ABSTRACT:

Background

HTLV-1 causes proliferation of clonal populations of infected T cells in vivo, each clone defined by a unique proviral integration site in the host genome. The proviral load is strongly correlated with odds of the inflammatory disease HTLV-1-associated myelopathy/tropical spastic paraparesis (HAM/TSP). There is evidence that asymptomatic HTLV-1 carriers (ACs) have a more effective CD8?+?T cell response, including a higher frequency of HLA class I alleles able to present peptides from a regulatory protein of HTLV-1, HBZ. We have previously shown that specific features of the host genome flanking the proviral integration site favour clone survival and spontaneous expression of the viral transactivator protein Tax in naturally infected PBMCs ex vivo. However, the previous studies were not designed or powered to detect differences in integration site characteristics between ACs and HAM/TSP patients. Here, we tested the hypothesis that the genomic environment of the provirus differs systematically between ACs and HAM/TSP patients, and between individuals with strong or weak HBZ presentation.

Methods

We used our recently described high-throughput protocol to map and quantify integration sites in 95 HAM/TSP patients and 68 ACs from Kagoshima, Japan, and 75 ACs from Kumamoto, Japan. Individuals with 2 or more HLA class I alleles predicted to bind HBZ peptides were classified 'strong' HBZ binders; the remainder were classified 'weak binders'.

Results

The abundance of HTLV-1-infected T cell clones in vivo was correlated with proviral integration in genes and in areas with epigenetic marks associated with active regulatory elements.
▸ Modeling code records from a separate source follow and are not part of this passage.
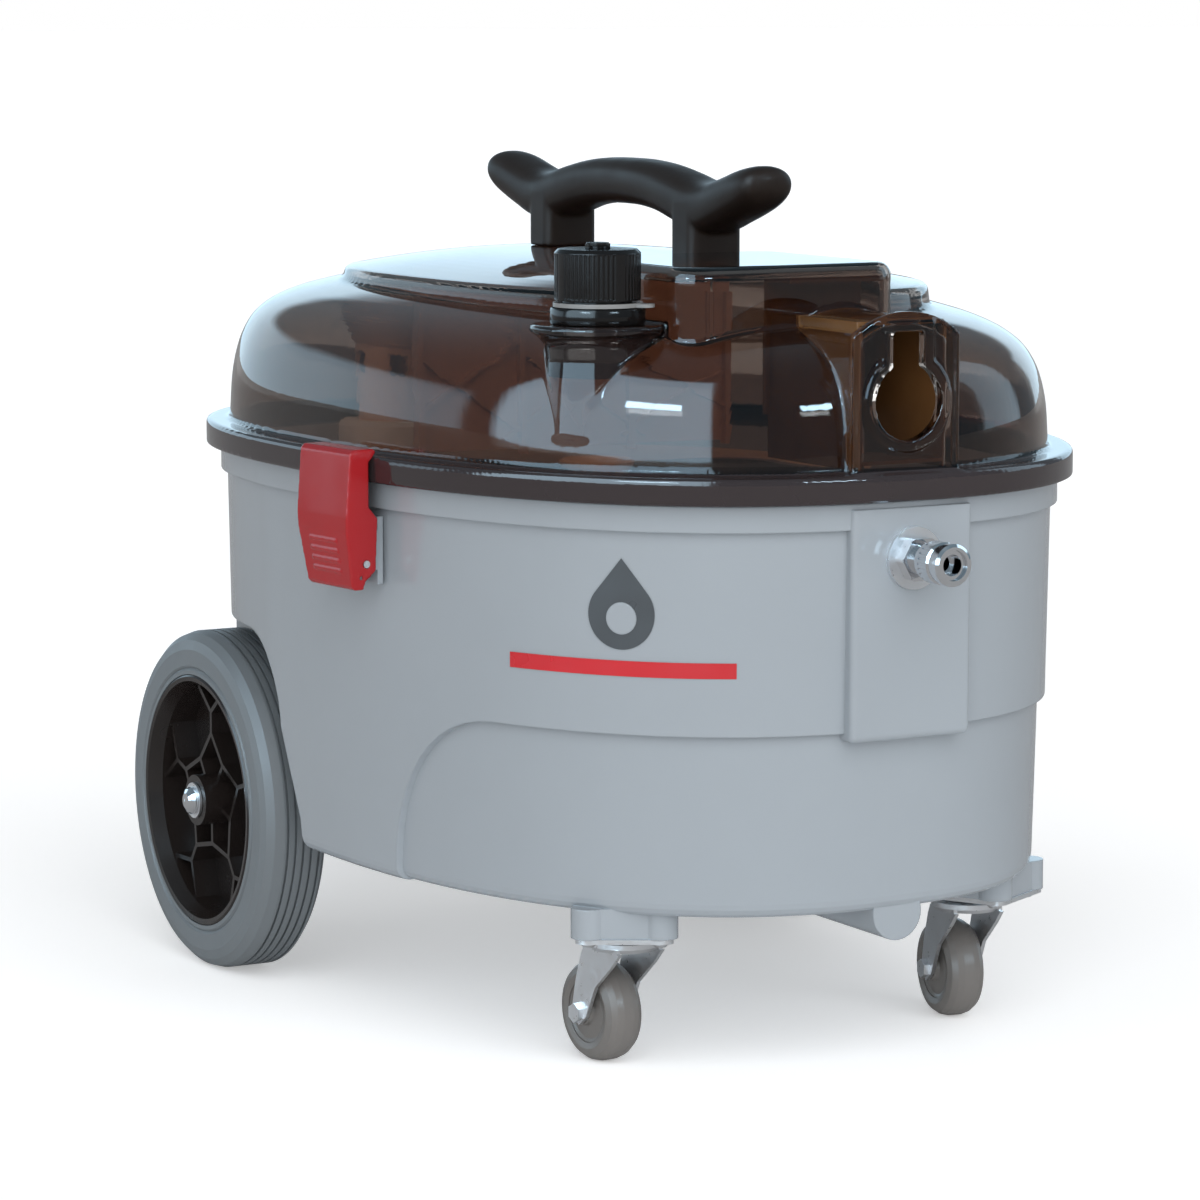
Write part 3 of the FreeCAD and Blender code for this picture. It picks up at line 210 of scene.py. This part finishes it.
def add_piece(name, mesh, body, finish, smooth=40.0):
    """New object on a CAD body with one material; smooth is the sharpest angle still shaded smooth."""
    piece = bpy.data.objects.new(name, mesh)
    bpy.context.scene.collection.objects.link(piece)
    mesh.materials.clear()
    mesh.materials.append(finish)
    shade(mesh, smooth)
    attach(piece, body)
    return piece


def shade(mesh, angle):
    mesh.shade_smooth()
    mesh.set_sharp_from_angle(angle=math.radians(angle))


def mesh_from(name, points, faces):
    mesh = bpy.data.meshes.new(name)
    mesh.from_pydata(points, [], faces)
    mesh.validate()
    return mesh


def skin_faces(rows, count):
    """Faces that join rows of count points into a closed skin."""
    faces = []
    for r in range(rows - 1):
        for k in range(count):
            after = (k + 1) % count
            faces.append((r * count + k, r * count + after, (r + 1) * count + after, (r + 1) * count + k))
    faces.append(tuple(reversed(range(count))))
    faces.append(tuple((rows - 1) * count + k for k in range(count)))
    return faces


def rim_point(turn, inset):
    """Plan outline of the machine shrunk by inset; turn goes from 0 to 1."""
    c = math.cos(2 * math.pi * turn)
    s = math.sin(2 * math.pi * turn)
    power = 2.0 / (FRONT_POWER if s < 0 else REAR_POWER)
    reach = (RIM_FRONT if s < 0 else RIM_REAR) - inset
    x = (RIM_HALF_WIDTH - inset) * math.copysign(abs(c) ** power, c)
    y = reach * math.copysign(abs(s) ** power, s)
    return x, RIM_CENTRE_Y + y, y


def even_turns(count):
    """Turns that are evenly spaced along the outline."""
    fine = 4000
    points = [rim_point(k / fine, 0.0) for k in range(fine + 1)]
    lengths = [0.0]
    for a, b in zip(points, points[1:]):
        lengths.append(lengths[-1] + math.hypot(b[0] - a[0], b[1] - a[1]))
    turns = []
    k = 0
    for step in range(count):
        target = lengths[-1] * step / count
        while lengths[k + 1] < target:
            k += 1
        turns.append((k + (target - lengths[k]) / (lengths[k + 1] - lengths[k])) / fine)
    return turns


def stack_mesh(name, rows, count=300):
    """Closed mesh through outlines given as (inset, z, tilt), bottom first."""
    turns = even_turns(count)
    points = []
    for inset, z, tilt in rows:
        for turn in turns:
            x, y, from_centre = rim_point(turn, inset)
            points.append((x, y, z + tilt * from_centre))
    return mesh_from(name, points, skin_faces(len(rows), count))


def smooth_rows(rows, parts):
    """Rows on a Catmull-Rom curve through the given ones."""
    out = []
    for k in range(len(rows) - 1):
        before = rows[max(0, k - 1)]
        here, after = rows[k], rows[k + 1]
        beyond = rows[min(len(rows) - 1, k + 2)]
        for step in range(parts):
            t = step / parts
            point = []
            for a, b, c, d in zip(before, here, after, beyond):
                point.append(0.5 * (2 * b + (c - a) * t + (2 * a - 5 * b + 4 * c - d) * t * t
                                    + (3 * b - a - 3 * c + d) * t * t * t))
            out.append(tuple(point))
    out.append(tuple(rows[-1]))
    return out


def turn_out(mesh, merge=0.0):
    """Makes all faces look outwards, after points closer than merge are made one."""
    fixed = bmesh.new()
    fixed.from_mesh(mesh)
    if merge:
        bmesh.ops.remove_doubles(fixed, verts=fixed.verts, dist=merge)
    bmesh.ops.recalc_face_normals(fixed, faces=fixed.faces)
    fixed.to_mesh(mesh)
    fixed.free()


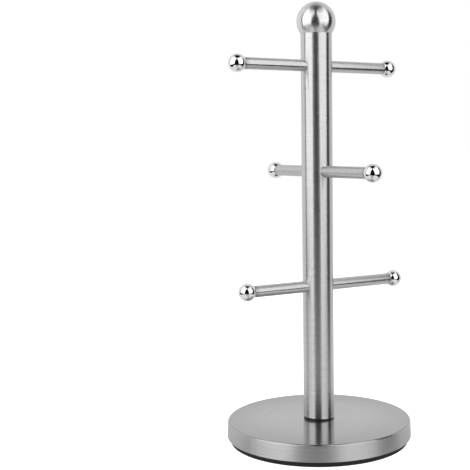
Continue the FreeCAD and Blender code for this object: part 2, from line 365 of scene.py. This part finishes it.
def make_end_ball(rod, side, sign):
    """The ball on one end of a rod, with a flat seat against it, and the node it stands for."""
    axis, centre, half, rod_radius = rod_shape(rod)
    node = rod.replace("rod", "ball") + f"_{side}"
    low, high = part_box(node)
    radius = (high.z - low.z) / 2
    neck = math.degrees(math.asin(rod_radius / radius))
    neck_z = radius * math.cos(math.radians(neck))
    ball = lathe(f"{node}_skin", [
        straight(0, -BALL_SEAT, rod_radius, -BALL_SEAT),
        straight(rod_radius, -BALL_SEAT, rod_radius, -neck_z),
        arc(0, 0, radius, -90 + neck, 90, BALL_STEPS),
    ], SMALL_SEGMENTS)
    place = centre + axis * sign * (half + BALL_SEAT)
    ball.matrix_world = Matrix.Translation(place) @ turn_to(axis * sign)
    return ball, node


def make_finial():
    """The ball on top of the tube, cut flat where it sits on the tube's end."""
    low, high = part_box("finial_ball")
    radius = node_radius("finial_ball")
    centre_z = high.z - radius
    pole_radius = node_radius("pole_tube")
    neck = math.degrees(math.asin(pole_radius / radius))
    return lathe("finial_skin", [
        straight(0, low.z, pole_radius, low.z),
        arc(0, centre_z, radius, -90 + neck, 90, FINIAL_STEPS),
    ])


# Materials.

# Noise hardly leaves this range, so it is stretched to fill a range of its own.
NOISE_LOW = 0.3
NOISE_HIGH = 0.7

# Spun steel: the size of its patches and streaks in line spacings, the share by which
# lines and streaks change its tone, and how deep the lines are.
PATCH_SPACINGS = 60
STREAK_SPACINGS = 4
LINE_SHADE = 0.03
STREAK_SHADE = 0.05
LINE_DEPTH = 0.02 * MM
ACROSS_LINES = 0.25  # of a turn, from along the lines

# Grainy surfaces: how much the grain changes tone and roughness.
GRAIN_SHADE = 0.2
GRAIN_ROUGH = 0.06


def new_material(name, color, metallic, roughness, specular=0.5):
    """A material with its uniform values set on the shader."""
    material = bpy.data.materials.new(name)
    material.use_nodes = True
    shader = material.node_tree.nodes["Principled BSDF"]
    shader.inputs["Base Color"].default_value = (*color, 1)
    shader.inputs["Metallic"].default_value = metallic
    shader.inputs["Roughness"].default_value = roughness
    shader.inputs["Specular IOR Level"].default_value = specular
    return material, material.node_tree, shader


def feed(tree, socket, value):
    """Link a socket to another one, or give it a value."""
    if isinstance(value, bpy.types.NodeSocket):
        tree.links.new(value, socket)
    else:
        socket.default_value = value


def add_node(tree, kind, **inputs):
    """Add a node and feed its inputs, named with _ for a space."""
    node = tree.nodes.new(kind)
    for name, value in inputs.items():
        feed(tree, node.inputs[name.replace("_", " ")], value)
    return node


def maths(tree, operation, *values):
    """The result of a sum on sockets or numbers."""
    node = tree.nodes.new("ShaderNodeMath")
    node.operation = operation
    for socket, value in zip(node.inputs, values):
        feed(tree, socket, value)
    return node.outputs[0]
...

In clones of equivalent abundance, integration sites in genes and active regions were significantly more frequent in ACs than patients with HAM/TSP, irrespective of HBZ binding and proviral load. Integration sites in genes were also more frequent in strong HBZ binders than weak HBZ binders.

Conclusion

Clonal abundance is correlated with integration in a transcriptionally active genomic region, and these regions may promote cell proliferation. A clone that reaches a given abundance in vivo is more likely to be integrated in a transcriptionally active region in individuals with a more effective anti-HTLV-1 immune response, such those who can present HBZ peptides or those who remain asymptomatic.